In line with her three other records the British artist's highly anticipated new studio album "30," out Friday, digs into romantic pangs with the heart-piercing high notes set to stirring piano arrangements that have made her a household name.
The album's first single "Easy On Me" has reigned over the US and British singles charts since its debut four weeks ago, proving the enduring strength of Adele's prowess as a hitmaker with broad appeal.
Her record drops after years without headlines and a stretch of musical silence, defying pop's current standards of stream-friendly quick hits and an urgent social media presence.
But Adele's announcement this fall that a new album would soon soundtrack break-ups and wistful contemplation the world round set off a media blitz, including Vogue and Rolling Stone cover stories along with a primetime Oprah Winfrey interview spliced into a televised concert that drew more than 10 million stateside viewers.

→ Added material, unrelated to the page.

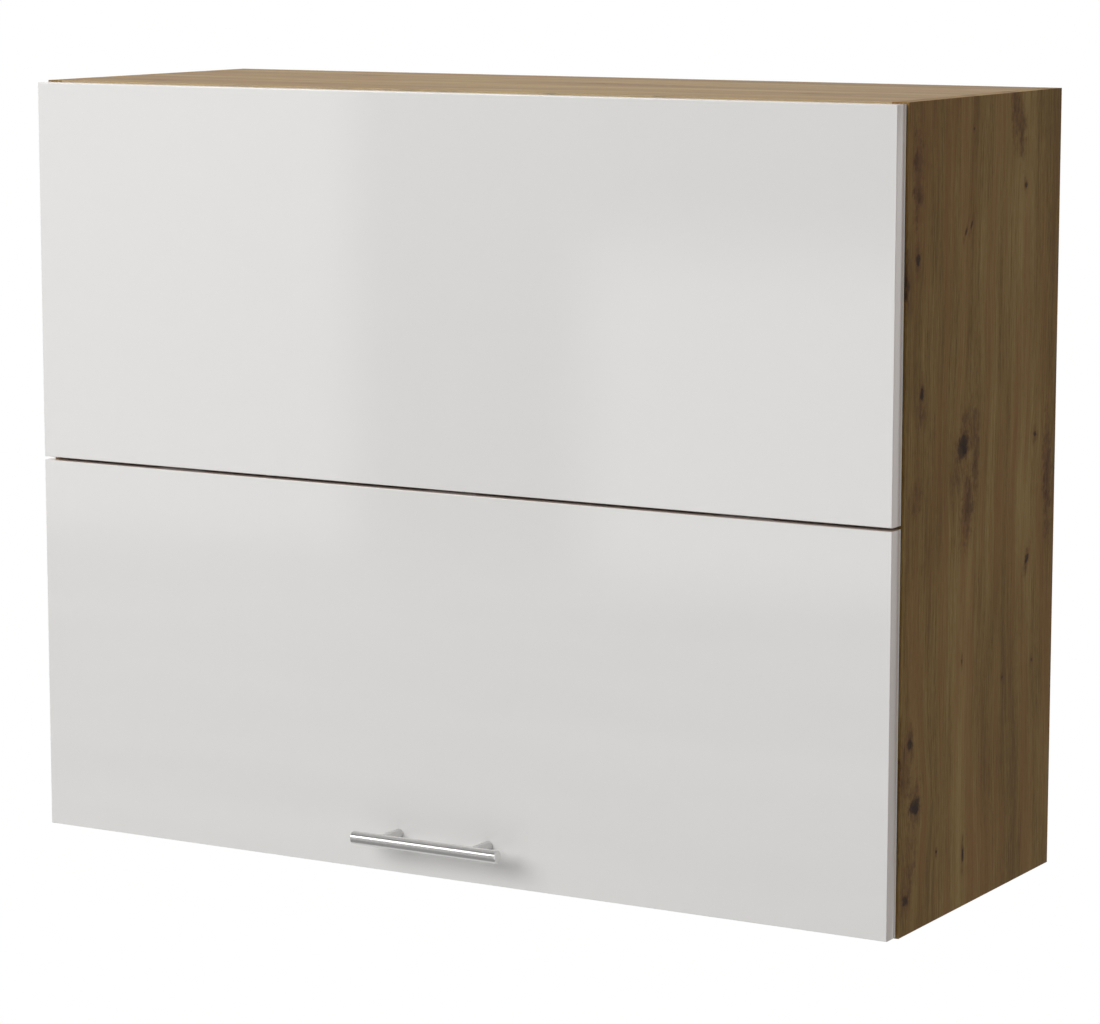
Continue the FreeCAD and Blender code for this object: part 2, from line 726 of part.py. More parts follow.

In the years since the 15-time Grammy winner's last album "25" -- which included the megahit "Hello" -- Adele's relationship of nearly a decade with Simon Konecki, including two years of marriage, dissolved.
She sifted through the fallout of that traumatic period for "30," probing its implications for her own life but also for her nine-year-old son with Konecki, Angelo.
"There were moments when I was writing the record or I would listen back to something and be like, 'That might be a bit too private, that might be a bit too about myself to put out,'" she told Winfrey.
"But nothing is as scary as what I've been through over the last two, three years behind closed doors. So I'm not frightened about what people may or might not know."
'I want to live'
While the 12-track "30" does include textbook Adele -- those slow, mournful tales of feeling jilted and alone -- she isn't hitting replay on her previous work.
The new album sees the now 33-year-old megastar marry her classic, piano-driven pop with new inflections of Motown and reggae, Afrobeat and dance music.
But its Adele's honed writing delivered in her smoky, volcanic range that does the heavy lifting on "30."
"They say to play hard, you work hard, find balance in the sacrifice," she belts in "I Drink Wine," a track that progresses from a 1970s-esque groove to a gospel choir-backed meditation on self-acceptance.
"And yet I don't know anybody who's truly satisfied."
In "Love In The Dark" she sings that "I want to live and not just survive."
"I've definitely felt like that," she told Winfrey. "But it was when I when I made it known to my own friends who thought I was really happy that actually I'm really unhappy and they all gasped. I felt like it was from there that I was, like, 'What am I doing? What am I doing it for?'"
Some of "30," she told Vogue, was a way of processing answers to the big questions her son had surrounding his parents' split, things that are difficult to "make sense to a nine-year-old."
"My little love," she sings in one song dedicated to her son, which also includes diaristic voice memo recordings of conversations with Angelo. "I see your eyes/ Widen like an ocean / When you look at me / So full of my emotions."
The North Londoner who now lives in Los Angeles is rare in the music industry in terms of the sheer breadth of her fan base, which includes people who listen to terrestrial radio and purchase physical albums as hundreds of millions more stream her work.
Along with the wave of positive critical reviews coming in, her new record is expected to be yet another resounding commercial success.
But no matter what numbers "30" does, Adele vows it will remain a work she holds dear.
"It's sensitive for me, this record, just in how much I love it," she told Vogue.
"I always say that '21' doesn't belong to me anymore," she continued, referring to her acclaimed sophomore album.
"Everyone else took it into their hearts so much. I'm not letting go of this one. This is my album. I want to share myself with everyone, but I don't think I'll ever let this one go."